Il paraît qu'à une époque les participants recevaient bien en amont des congrès les papiers des auteurs et que l'on consacrait une majorité du temps aux échanges. Aujourd'hui, on ne retrouve souvent cet échange qu'autour d'un poster mais un poster c'est moins bien qu'une présentation pour un dossier (y compris de qualification ?) et, en plus, ces sessions poster ont lieu pendant les pauses café, en parallèle de nombreuses autres sessions, voire à des moments "inopportuns" (fin d'après-midi, début de journée, fin de congrès ou de sessions) quand elles ne sont pas reléguées dans des lieux éloignés des sessions "importantes". Mais c'était peut-être quand les impératifs scientifiques ne passent pas bien après les impératifs de rentabilité d'un congrès que ces pratiques (d'un autre âge ?) pouvaient avoir lieu.

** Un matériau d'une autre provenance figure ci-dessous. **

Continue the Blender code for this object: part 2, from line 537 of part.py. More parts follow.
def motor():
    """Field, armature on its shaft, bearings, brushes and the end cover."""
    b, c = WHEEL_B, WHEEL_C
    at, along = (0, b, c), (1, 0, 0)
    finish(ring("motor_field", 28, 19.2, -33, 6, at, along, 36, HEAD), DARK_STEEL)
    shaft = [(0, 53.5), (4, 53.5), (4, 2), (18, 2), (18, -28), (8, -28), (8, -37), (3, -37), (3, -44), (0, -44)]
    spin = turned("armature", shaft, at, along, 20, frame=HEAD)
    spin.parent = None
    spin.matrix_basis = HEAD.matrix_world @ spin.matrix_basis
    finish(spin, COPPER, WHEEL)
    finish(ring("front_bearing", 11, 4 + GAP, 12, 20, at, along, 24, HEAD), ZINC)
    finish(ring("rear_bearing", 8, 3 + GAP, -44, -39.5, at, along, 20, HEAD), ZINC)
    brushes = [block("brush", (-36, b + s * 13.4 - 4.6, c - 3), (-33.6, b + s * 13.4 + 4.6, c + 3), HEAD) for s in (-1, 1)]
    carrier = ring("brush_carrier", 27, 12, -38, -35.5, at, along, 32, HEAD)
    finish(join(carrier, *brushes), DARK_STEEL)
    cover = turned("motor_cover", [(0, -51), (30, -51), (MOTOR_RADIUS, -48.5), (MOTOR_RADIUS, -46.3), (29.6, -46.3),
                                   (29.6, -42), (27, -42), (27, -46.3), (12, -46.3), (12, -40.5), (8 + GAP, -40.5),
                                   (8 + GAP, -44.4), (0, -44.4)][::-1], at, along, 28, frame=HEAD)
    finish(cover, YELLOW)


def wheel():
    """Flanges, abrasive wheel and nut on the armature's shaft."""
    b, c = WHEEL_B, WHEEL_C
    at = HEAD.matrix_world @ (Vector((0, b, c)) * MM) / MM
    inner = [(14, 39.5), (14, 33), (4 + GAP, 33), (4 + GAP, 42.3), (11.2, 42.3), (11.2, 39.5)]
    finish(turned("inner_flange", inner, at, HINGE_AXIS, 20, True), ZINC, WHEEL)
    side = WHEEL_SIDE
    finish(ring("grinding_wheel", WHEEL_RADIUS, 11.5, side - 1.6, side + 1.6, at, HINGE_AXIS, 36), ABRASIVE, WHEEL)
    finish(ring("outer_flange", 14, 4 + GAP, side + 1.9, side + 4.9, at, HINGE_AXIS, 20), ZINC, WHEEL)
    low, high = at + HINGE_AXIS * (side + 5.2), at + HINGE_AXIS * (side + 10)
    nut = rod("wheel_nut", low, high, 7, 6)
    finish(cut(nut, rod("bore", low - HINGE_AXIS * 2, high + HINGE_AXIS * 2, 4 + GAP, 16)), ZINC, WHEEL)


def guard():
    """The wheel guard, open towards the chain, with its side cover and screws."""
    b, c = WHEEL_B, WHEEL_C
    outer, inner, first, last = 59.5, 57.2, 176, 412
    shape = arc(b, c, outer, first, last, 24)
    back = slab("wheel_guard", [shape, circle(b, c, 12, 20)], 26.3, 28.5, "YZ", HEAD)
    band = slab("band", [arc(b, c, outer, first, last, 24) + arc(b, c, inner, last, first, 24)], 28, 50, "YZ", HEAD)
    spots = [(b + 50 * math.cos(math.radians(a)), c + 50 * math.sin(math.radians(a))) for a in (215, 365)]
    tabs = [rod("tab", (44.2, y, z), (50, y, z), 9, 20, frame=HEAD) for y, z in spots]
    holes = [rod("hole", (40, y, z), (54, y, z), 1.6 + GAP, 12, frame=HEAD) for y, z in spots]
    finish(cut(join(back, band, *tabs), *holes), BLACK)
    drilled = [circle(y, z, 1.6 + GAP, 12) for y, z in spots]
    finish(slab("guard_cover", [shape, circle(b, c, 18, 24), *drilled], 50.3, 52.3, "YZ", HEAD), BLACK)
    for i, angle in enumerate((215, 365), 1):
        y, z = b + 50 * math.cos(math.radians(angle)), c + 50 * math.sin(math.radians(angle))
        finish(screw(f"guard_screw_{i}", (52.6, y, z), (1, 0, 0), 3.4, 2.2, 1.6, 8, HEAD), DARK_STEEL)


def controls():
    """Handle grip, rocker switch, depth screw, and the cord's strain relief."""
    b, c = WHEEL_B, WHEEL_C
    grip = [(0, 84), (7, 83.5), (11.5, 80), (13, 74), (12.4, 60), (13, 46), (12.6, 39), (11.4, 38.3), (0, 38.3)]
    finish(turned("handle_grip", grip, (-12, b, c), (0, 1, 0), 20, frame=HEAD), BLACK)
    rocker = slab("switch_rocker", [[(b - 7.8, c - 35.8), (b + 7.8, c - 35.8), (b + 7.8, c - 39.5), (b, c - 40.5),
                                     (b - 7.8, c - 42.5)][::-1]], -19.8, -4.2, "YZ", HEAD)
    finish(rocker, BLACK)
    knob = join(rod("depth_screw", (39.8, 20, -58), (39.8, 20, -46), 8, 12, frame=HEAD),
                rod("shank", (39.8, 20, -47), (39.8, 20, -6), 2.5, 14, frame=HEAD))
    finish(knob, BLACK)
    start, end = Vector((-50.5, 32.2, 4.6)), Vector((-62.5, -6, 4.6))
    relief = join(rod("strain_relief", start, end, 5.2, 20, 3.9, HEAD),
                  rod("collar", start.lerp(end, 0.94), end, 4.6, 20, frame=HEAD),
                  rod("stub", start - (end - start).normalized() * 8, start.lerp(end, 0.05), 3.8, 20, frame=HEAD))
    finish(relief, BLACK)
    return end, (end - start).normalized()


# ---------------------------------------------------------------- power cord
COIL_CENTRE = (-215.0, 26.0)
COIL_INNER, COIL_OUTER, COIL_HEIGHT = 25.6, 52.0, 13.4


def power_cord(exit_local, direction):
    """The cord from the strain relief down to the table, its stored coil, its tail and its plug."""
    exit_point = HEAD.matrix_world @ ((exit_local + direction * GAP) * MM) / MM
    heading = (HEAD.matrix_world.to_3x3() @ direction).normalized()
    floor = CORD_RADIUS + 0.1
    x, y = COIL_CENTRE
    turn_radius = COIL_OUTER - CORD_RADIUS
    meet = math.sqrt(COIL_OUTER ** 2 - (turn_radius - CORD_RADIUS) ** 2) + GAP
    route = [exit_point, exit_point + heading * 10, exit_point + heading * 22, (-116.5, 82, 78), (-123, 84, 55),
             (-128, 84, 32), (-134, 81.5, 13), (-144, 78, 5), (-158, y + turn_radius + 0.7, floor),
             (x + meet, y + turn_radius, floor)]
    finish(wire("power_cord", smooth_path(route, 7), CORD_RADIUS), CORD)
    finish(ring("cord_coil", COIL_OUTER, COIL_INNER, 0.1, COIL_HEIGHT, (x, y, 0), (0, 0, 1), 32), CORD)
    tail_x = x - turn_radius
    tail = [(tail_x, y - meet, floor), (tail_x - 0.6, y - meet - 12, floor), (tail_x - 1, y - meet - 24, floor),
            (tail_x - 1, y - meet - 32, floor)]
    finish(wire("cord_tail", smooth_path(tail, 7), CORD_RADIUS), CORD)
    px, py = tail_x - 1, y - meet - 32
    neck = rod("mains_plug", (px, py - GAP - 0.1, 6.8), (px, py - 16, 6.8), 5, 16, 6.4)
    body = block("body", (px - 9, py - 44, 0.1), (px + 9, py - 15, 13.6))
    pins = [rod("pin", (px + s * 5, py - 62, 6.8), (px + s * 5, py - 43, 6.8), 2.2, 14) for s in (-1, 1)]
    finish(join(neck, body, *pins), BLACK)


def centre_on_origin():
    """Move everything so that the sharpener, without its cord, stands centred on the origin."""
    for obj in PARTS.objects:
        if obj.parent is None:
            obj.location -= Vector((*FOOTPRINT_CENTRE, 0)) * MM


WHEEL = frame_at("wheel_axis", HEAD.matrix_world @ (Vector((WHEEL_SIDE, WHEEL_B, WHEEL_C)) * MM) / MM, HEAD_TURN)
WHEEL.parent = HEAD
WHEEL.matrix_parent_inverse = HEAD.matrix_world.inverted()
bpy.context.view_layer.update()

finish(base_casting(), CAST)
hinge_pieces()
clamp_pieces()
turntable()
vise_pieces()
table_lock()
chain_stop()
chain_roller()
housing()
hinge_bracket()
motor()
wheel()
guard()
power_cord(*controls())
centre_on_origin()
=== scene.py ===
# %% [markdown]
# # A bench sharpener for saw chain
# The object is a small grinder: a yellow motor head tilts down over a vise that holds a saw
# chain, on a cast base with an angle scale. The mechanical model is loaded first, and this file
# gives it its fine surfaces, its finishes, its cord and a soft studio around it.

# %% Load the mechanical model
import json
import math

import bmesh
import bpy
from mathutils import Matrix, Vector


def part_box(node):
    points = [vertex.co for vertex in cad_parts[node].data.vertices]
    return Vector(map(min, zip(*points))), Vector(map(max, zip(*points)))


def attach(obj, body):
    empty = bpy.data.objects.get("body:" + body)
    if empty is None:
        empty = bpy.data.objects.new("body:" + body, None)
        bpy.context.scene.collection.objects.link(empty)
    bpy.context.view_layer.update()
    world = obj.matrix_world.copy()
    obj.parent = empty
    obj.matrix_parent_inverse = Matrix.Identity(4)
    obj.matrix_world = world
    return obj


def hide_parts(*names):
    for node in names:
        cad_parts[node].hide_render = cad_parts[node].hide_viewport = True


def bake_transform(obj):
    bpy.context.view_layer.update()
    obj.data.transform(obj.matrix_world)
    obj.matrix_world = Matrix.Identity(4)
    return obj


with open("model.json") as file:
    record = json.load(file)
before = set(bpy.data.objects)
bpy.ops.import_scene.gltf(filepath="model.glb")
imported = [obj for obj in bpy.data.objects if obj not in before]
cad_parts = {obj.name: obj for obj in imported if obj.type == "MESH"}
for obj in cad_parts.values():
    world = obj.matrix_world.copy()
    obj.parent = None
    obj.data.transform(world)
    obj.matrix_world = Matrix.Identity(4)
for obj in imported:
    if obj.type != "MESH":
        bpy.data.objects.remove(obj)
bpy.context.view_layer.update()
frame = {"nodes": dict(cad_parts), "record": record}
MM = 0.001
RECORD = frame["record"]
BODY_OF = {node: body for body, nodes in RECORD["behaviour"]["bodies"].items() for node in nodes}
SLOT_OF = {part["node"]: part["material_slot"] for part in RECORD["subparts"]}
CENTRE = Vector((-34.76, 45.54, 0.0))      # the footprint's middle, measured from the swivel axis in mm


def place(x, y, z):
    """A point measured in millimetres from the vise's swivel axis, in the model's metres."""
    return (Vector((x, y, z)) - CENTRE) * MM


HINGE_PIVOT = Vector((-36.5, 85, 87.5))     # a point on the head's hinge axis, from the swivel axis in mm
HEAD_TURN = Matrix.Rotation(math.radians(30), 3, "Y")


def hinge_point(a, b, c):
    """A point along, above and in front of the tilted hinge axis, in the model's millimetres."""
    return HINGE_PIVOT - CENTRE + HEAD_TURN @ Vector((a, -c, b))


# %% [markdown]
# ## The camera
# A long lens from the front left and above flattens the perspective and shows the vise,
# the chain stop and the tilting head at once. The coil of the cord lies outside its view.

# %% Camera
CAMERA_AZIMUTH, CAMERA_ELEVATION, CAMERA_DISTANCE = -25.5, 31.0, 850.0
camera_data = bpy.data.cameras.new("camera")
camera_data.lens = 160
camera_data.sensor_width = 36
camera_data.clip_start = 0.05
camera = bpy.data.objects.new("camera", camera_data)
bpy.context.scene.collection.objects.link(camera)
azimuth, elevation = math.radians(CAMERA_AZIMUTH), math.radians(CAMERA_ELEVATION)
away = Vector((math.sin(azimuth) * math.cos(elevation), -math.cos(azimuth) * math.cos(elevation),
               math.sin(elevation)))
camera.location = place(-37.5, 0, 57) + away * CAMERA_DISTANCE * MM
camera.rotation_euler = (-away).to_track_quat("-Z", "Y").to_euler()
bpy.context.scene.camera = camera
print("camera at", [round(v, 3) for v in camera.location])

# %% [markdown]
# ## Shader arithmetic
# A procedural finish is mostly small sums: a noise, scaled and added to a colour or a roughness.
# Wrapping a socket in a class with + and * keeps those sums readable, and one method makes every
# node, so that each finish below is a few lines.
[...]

Bref, pour moi, c'est ailleurs qu'il faut porter le fer surtout que le réflexe corporatiste transpire abondamment dans nombre des commentaires ici et que les politiques, suivis si ce n'est devancés par les médias, auront beau jeu de pointer celui-ci pour disqualifier toute alternative à leur proposition politique, cynique voire téléguidée par quelques lobbys dont vraisemblablement celui des chercheurs de profit à n'importe quel prix y compris humain puisqu'ils ne seront pas touchés par les "réformes" qu'ils pilotent depuis les coulisses.